Seria injusto não relevar uma afirmação proferida pelo General CEMGFA, no mesmo acto de apresentação do documento, quanto à garantia da prioridade às missões de soberania. Igualmente, ingénuo seria pensar que objectivos centrais subjacentes à política deste Governo, pelo facto de estarem arredados do documento agora apresentado, não procurarão ser prosseguidos por outras formas. Aliás, talvez até não se erre muito dizendo que o seu não surgimento de forma expressa no documento se deve à resistência que os militares têm desenvolvido. Por exemplo: considerar, como referiu em dado momento, há uns tempos, o ministro Aguiar-Branco, a possibilidade de partilha com Espanha no âmbito do «pool and sharing» (partilha de meios), conduzindo isso à perda de capacidades nacionais, é uma aberração. Não, evidentemente, por ser a Espanha, mas porque, como o mostram vários exemplos a nível internacional e a nossa própria história, os aliados de hoje são os adversários de amanhã. Bastará olhar para a presente situação na União Europeia ou se quisermos, analisar tudo o que rodeou e rodeia a situação na Guiné.
O que realmente importa
Mas aquilo que realmente preocupa os militares são as alterações em curso na saúde militar, com o afastamento progressivo das famílias, a degradação dos apoios e das condições de acesso. As perspectivadas alterações ao Estatuto dos Militares e quais os modelos de carreira, de promoções, de tempos de serviço, como se processarão essas alterações e que implicações vão ter. O entupimento das promoções e as consequências daí resultantes na vida e nas legítimas expectativas de centenas de militares, depois de dezenas de anos de serviço. É que, nesta matéria de promoções, o referido entupimento não tem só reflexos na vida concreta do militar abrangido, mas também por dessa situação resultar um volume maior de promovíveis face aos que o podem efectivamente ser, conduzindo na prática à generalização do sistema de promoções por escolha, com tudo o que isso significa de subjectividade e consequente prejuízo. Preocupa os militares a formação e as equivalências dessa formação na sociedade, mas também como se processará a anunciada fusão das academias, os efeitos disso na formação e aptidão dos formandos, porque isto não se resume a saber marchar e a conhecer os postos para os desfiles. Como se processará a anunciada redução de efectivos e como se compagina essa redução com o dispositivo e as missões, e com o dia-a-dia das unidades/quarteis. Como é garantido que os pilotos voam e garantem as suas qualificações. Os marinheiros navegam e garantem as suas qualificações, sem todavia cair naquilo que está a acontecer de haver quem ande a saltar de navio para navio, sistematicamente embarcado. É que do mesmo modo que um motorista é obrigado a fazer pausas, também aqui não é salutar o embarque permanente. Como é garantido que os navios são reparados em limites de tempo razoáveis. Como é garantido que os militares do Exército treinam com as armas que possuem. Enfim, como é tratado o bem mais precioso: os homens e as mulheres que servem nas Forças Armadas.

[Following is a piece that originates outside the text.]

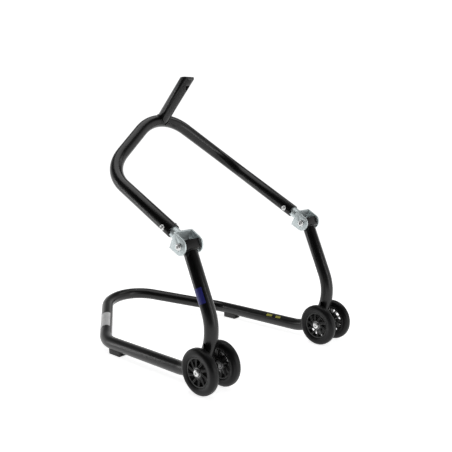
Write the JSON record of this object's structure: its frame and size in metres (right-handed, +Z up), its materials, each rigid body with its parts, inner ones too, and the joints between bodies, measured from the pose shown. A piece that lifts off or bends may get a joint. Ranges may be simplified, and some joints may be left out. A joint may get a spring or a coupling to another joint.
{
  "type": "paddock stand",
  "caption": "Front head-lift motorcycle stand: rolling base loop, folding telescopic upper loop on zinc yokes, and a post whose level seat takes a lifting pin.",
  "frame": {"origin": "on the ground, under the centre of the box that holds the stand", "axes": "+X across the stand, +Y from the wheels to the raised handle of the base loop, +Z up"},
  "size_m": [0.5362, 0.7224, 0.7325],
  "materials": {
    "black_paint": "satin black powder coat",
    "zinc": "bright pale blue zinc plate",
    "tyre": "satin black polyurethane",
    "core": "glossy black",
    "foot_rubber": "matt black",
    "bearing_steel": "ground steel",
    "fixings": "bright zinc plate"
  },
  "bodies": {
    "base": {"base_tube": "black_paint", "foot_left": "foot_rubber", "foot_right": "foot_rubber", "head_left": "black_paint", "head_right": "black_paint", "pivot_bolt_left": "fixings", "pivot_bush_left": "fixings", "pivot_nut_left": "fixings", "axle_sleeve_left": "black_paint", "axle_bolt_left": "fixings", "axle_nut_left": "fixings", "axle_spacer_left_left": "fixings", "axle_spacer_left_right": "fixings", "axle_washer_left_left": "fixings", "axle_washer_left_right": "fixings", "pivot_bolt_right": "fixings", "pivot_bush_right": "fixings", "pivot_nut_right": "fixings", "axle_sleeve_right": "black_paint", "axle_bolt_right": "fixings", "axle_nut_right": "fixings", "axle_spacer_right_left": "fixings", "axle_spacer_right_right": "fixings", "axle_washer_right_left": "fixings", "axle_washer_right_right": "fixings"},
    "yokes": {"yoke_left": "zinc", "yoke_right": "zinc", "stem_left": "zinc", "stem_right": "zinc"},
    "upper_frame": {"upper_tube": "black_paint", "head_post": "black_paint", "clamp_bolt_left": "fixings", "clamp_bolt_right": "fixings", "clamp_nut_left": "fixings", "clamp_nut_right": "fixings"},
    "wheel_left_outer": {"tyre_left_outer": "tyre", "core_left_outer": "core", "bearing_left_left_outer": "bearing_steel", "bearing_right_left_outer": "bearing_steel", "bearing_spacer_left_outer": "bearing_steel"},
    "wheel_left_inner": {"tyre_left_inner": "tyre", "core_left_inner": "core", "bearing_left_left_inner": "bearing_steel", "bearing_right_left_inner": "bearing_steel", "bearing_spacer_left_inner": "bearing_steel"},
    "wheel_right_inner": {"tyre_right_inner": "tyre", "core_right_inner": "core", "bearing_left_right_inner": "bearing_steel", "bearing_right_right_inner": "bearing_steel", "bearing_spacer_right_inner": "bearing_steel"},
    "wheel_right_outer": {"tyre_right_outer": "tyre", "core_right_outer": "core", "bearing_left_right_outer": "bearing_steel", "bearing_right_right_outer": "bearing_steel", "bearing_spacer_right_outer": "bearing_steel"}
  },
  "joints": [
    {"name": "fold", "type": "hinge", "parent": "base", "child": "yokes", "pos_m": [0, -0.24713, 0.3315], "axis": [1, 0, 0], "range_deg": [0, 145]},
    {"name": "extension", "type": "slide", "parent": "yokes", "child": "upper_frame", "axis": [0, 0.8796, 0.4756], "range_m": [-0.021, 0.071]},
    {"name": "roll_left_outer", "type": "hinge", "parent": "base", "child": "wheel_left_outer", "pos_m": [-0.2527, -0.30643, 0.055], "axis": [1, 0, 0], "continuous": true},
    {"name": "roll_left_inner", "type": "hinge", "parent": "base", "child": "wheel_left_inner", "pos_m": [-0.1841, -0.30643, 0.055], "axis": [1, 0, 0], "continuous": true},
    {"name": "roll_right_inner", "type": "hinge", "parent": "base", "child": "wheel_right_inner", "pos_m": [0.1841, -0.30643, 0.055], "axis": [1, 0, 0], "continuous": true},
    {"name": "roll_right_outer", "type": "hinge", "parent": "base", "child": "wheel_right_outer", "pos_m": [0.2527, -0.30643, 0.055], "axis": [1, 0, 0], "continuous": true}
  ]
}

Muito do que tem vindo a ser efectivado por este Governo, no seguimento de anteriores, em matéria de corte nos direitos, subverte o que está consignado em leis, nomeadamente na Lei de Bases Gerais da Condição Militar. Ao mesmo tempo que não tem sido respeitada a lei, no que concerne ao envolvimento das associações sócio-profissionais. Depois de se assistir aos ataques ao Tribunal Constitucional, desferidos ao mais alto nível, e às medidas em desenvolvimento apresentadas como sendo culpa da decisão do TC, como se elas já não constassem do pacote de cortes dos quatro mil milhões, deste Governo e desta política só loucos podem esperar o que quer que seja.